Union Contract Protects Us and Our Working Conditions – Even in the Face of a Worldwide Pandemic

 

In the fall of 2021, during a surge in COVID, the Salem hospital involuntarily transferred several outpatient nurses to Med Surg and the ICU to care for the hospital’s influx of patients.  The hospital did so over ONA’s clear objection, not to mention, the COVID surge was anticipated and not a surprise. The union leadership had been asking the hospital administration all summer what their plan were to staff Inpatient and the ICU in the event of another surge.

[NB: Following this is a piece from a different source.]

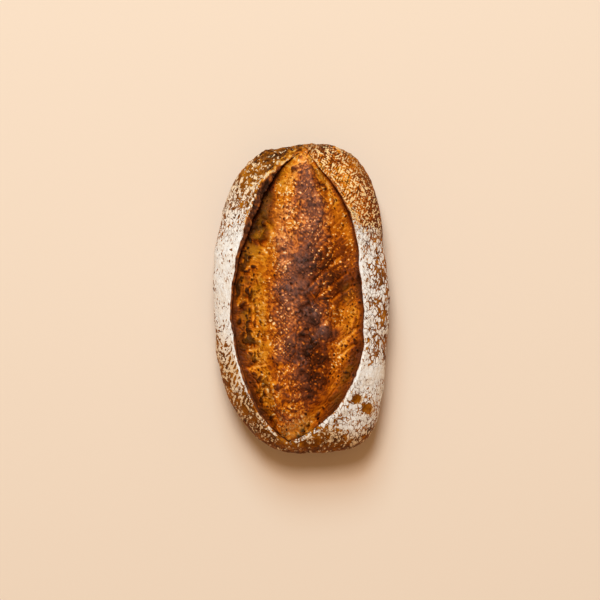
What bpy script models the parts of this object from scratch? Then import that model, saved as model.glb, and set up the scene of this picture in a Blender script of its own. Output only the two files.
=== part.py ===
"""Country bread: an oval hearth loaf with one long score that has torn wide open.

The loaf is one solid. Its shape is worked out in rings round the score. Each ring starts at the far tip of
the score, follows the left lip to the near tip and comes back along the right lip. Rings outside the score
run down the crust to the base, and the space inside it is filled by the risen crumb, the bloom.

Frame: +Y along the loaf towards the far end, +X to the right seen from above, +Z up, origin under the middle
of the loaf on the surface it rests on. Lengths are in metres.
"""

import math

import bmesh
import bpy
import numpy as np

# Outline seen from above, 154 by 270 mm in all: a superellipse with each corner of its own roundness (2 is an
# ellipse, more is squarer), and waves on it as (number round the loaf, size, phase)
HALF_WIDTH = 0.0745
HALF_LENGTH = 0.1357
FAR_LEFT_CORNER = 3.04
FAR_RIGHT_CORNER = 2.88
NEAR_RIGHT_CORNER = 4.63
NEAR_LEFT_CORNER = 2.06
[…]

It was clear they had no plan other than to exploit their nurses.

 

Each of the impacted nurses had formerly worked in the Med Surg or the ICU earlier in the pandemic but had exercised their rights under our union contract to transfer to other units for personal and professional reasons. Like so many other nurses throughout Ohio and our nation, COVID had taken its toll on them mentally and physically and they needed relief. Six of the nurses stood up and said, “NO, we do not agree” and filed grievances. In the meantime, they complied with the hospital’s directive, disrupted their personal and professional lives, and valiantly cared for their patients to the best of their ability.

 

One nurse who had been involuntarily transferred three times testified, “I don’t understand how you can keep doing the same thing to the same people over and over and over again and expecting them to still give of themselves…at some point, we need to be able to take care of ourselves too, because we’re not any good to anybody if we aren’t even taking care of ourselves…and the idea that it’s a duty and the comparison of nurses to soldiers, I don’t agree with. It’s not the same, it’s just not”.

 

The involuntary transfers also impacted two nurses who were in the process of training for a certification that would allow them to provide chemotherapy treatments to the hospital’s cancer patients, and which also came with a certification differential. The hospital first told them that they could continue with the training, and a week later reneged on that commitment – delaying their certification by over 3 months.

 

In responding to the hospital’s arguments of “management rights”, “what else could we have done?” and “the staff needed to demonstrate selfless efforts”, Arbitrator Nadelbach wrote, “I have to respectfully disagree with the hospital’s self-serving assessment and judgement. First, the management rights provisions, by its express terms is not all-encompassing…A close reading of the of the parties’ agreement demonstrates that may provisions highlighted by the union indeed limit management’s authority to unilaterally pull or transfer nurses or to adjust their shift and work schedule…”. In his award, the arbitrator stated, “The hospital violated the parties collective bargaining agreement when it all involuntarily pulled the named grievants from their home unit to either the ICU or Med-Surg and also required them to work different shifts and hours, including weekends…The hospital is ordered to cease and desist any such further actions…the hospital is directed to pay (two grievants) and make them whole for the loss of the certification that they suffered by the delay in their ability to obtain their oncology certification…”

 

Congratulations to the six Salem hospital nurses who stood up for themselves and their union brothers and sisters to demand that the hospital respect them and their union contract.